**The request:** In the listing below, find every line with the string "finishes" and pull it out.
[Begin Data entries]
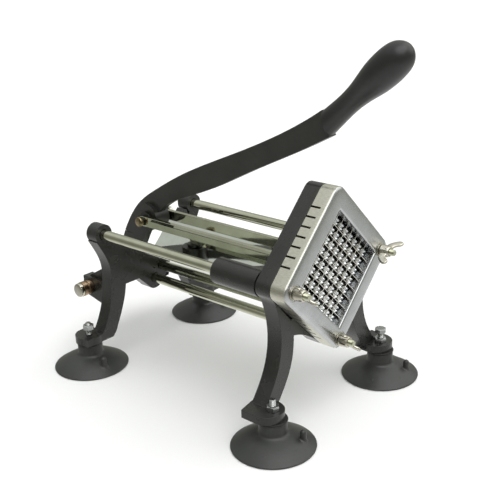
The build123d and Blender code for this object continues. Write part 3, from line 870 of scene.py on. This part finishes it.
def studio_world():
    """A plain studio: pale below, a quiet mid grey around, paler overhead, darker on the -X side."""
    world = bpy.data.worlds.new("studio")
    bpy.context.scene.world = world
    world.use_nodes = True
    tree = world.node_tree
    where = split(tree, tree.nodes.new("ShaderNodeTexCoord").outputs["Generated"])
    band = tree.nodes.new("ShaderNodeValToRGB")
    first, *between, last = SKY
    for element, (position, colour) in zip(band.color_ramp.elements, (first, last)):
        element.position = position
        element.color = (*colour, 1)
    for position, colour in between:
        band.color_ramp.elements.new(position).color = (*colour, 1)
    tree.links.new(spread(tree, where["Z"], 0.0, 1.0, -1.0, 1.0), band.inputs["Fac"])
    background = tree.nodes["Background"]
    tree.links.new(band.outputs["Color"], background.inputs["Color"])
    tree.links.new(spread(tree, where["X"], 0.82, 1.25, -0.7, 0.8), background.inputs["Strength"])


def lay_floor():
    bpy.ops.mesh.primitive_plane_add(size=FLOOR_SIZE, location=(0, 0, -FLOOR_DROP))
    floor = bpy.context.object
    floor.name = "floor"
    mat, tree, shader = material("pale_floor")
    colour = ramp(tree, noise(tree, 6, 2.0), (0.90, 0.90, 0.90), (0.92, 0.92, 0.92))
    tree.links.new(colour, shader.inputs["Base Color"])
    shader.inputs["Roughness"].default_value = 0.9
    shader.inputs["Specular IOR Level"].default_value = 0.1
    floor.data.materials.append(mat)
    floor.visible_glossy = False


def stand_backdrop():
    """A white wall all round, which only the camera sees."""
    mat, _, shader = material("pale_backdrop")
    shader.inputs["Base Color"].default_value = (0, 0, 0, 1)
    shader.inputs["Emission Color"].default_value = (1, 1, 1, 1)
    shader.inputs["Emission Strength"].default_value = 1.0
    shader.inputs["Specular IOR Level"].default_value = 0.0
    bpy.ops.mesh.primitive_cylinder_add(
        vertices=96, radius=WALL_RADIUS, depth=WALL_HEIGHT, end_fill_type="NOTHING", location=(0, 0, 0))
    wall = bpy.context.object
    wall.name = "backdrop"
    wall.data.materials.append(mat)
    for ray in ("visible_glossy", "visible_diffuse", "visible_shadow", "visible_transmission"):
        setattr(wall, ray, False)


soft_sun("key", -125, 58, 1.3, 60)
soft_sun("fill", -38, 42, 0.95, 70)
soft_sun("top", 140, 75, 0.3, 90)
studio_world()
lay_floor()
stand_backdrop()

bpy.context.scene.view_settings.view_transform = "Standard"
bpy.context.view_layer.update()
[End Data entries]
[Begin Data entries]
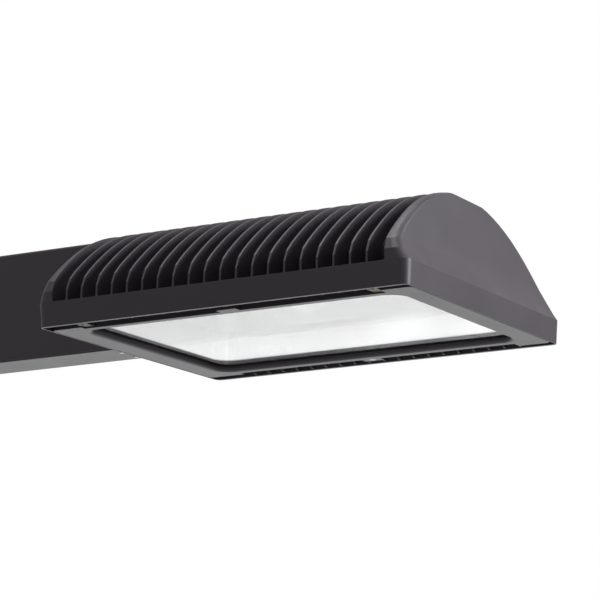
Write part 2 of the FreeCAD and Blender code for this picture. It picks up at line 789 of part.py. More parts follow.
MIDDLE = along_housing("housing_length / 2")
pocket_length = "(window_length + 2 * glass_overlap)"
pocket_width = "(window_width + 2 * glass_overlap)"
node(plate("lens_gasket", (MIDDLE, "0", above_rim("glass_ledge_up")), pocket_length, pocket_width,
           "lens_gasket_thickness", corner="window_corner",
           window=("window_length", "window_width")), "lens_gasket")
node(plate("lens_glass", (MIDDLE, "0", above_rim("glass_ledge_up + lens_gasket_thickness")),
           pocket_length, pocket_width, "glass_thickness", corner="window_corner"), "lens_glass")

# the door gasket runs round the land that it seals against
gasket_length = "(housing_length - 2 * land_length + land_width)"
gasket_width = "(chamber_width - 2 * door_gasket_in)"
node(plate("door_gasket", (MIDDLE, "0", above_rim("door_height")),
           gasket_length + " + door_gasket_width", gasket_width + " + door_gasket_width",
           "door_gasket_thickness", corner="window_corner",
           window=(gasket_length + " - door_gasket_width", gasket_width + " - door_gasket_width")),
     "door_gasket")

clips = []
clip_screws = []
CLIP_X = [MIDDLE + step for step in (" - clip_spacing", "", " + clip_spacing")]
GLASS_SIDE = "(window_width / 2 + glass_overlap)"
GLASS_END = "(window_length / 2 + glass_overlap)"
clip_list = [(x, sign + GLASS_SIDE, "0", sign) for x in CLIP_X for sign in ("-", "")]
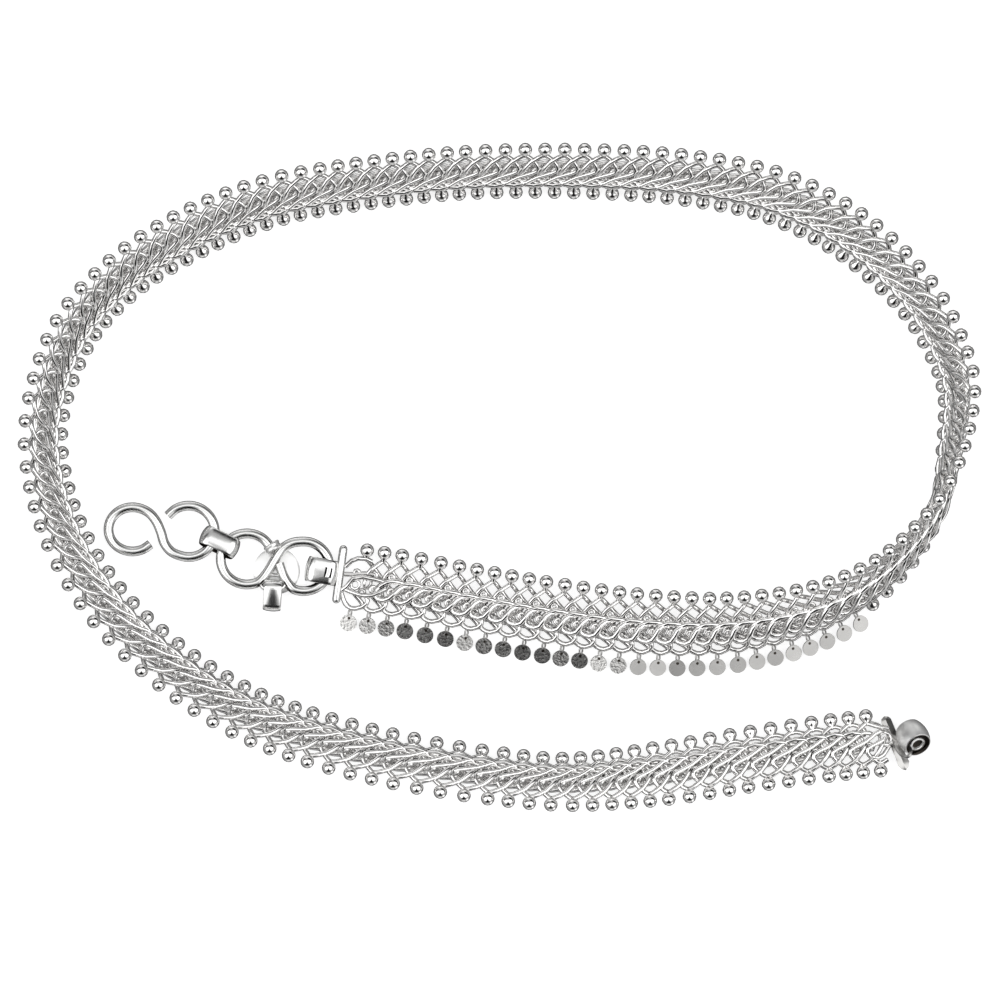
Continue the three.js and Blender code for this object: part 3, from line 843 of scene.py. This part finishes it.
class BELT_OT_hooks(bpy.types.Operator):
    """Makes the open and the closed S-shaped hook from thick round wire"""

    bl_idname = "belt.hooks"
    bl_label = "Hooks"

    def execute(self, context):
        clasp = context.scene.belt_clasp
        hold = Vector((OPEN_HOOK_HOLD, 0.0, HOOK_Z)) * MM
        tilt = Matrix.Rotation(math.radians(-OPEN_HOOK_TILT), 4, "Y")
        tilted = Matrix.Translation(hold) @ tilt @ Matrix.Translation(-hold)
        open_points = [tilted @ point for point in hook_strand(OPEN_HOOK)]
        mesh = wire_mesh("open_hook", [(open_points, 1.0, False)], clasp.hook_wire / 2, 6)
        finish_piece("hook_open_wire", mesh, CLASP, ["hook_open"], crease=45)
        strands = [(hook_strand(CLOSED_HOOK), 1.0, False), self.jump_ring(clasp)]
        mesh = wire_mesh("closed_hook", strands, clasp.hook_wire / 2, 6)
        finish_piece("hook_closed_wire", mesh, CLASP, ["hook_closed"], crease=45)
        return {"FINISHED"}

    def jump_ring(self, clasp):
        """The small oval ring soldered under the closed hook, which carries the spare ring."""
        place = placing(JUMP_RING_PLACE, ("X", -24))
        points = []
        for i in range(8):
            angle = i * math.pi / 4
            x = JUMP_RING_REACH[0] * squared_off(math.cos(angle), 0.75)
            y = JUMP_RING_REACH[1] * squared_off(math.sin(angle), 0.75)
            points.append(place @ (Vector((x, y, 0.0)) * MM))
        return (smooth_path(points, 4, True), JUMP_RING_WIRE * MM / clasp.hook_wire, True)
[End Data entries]
**Result for this exercise:**
The build123d and Blender code for this object continues. Write part 3, from line 870 of scene.py on. This part finishes it.
Continue the three.js and Blender code for this object: part 3, from line 843 of scene.py. This part finishes it.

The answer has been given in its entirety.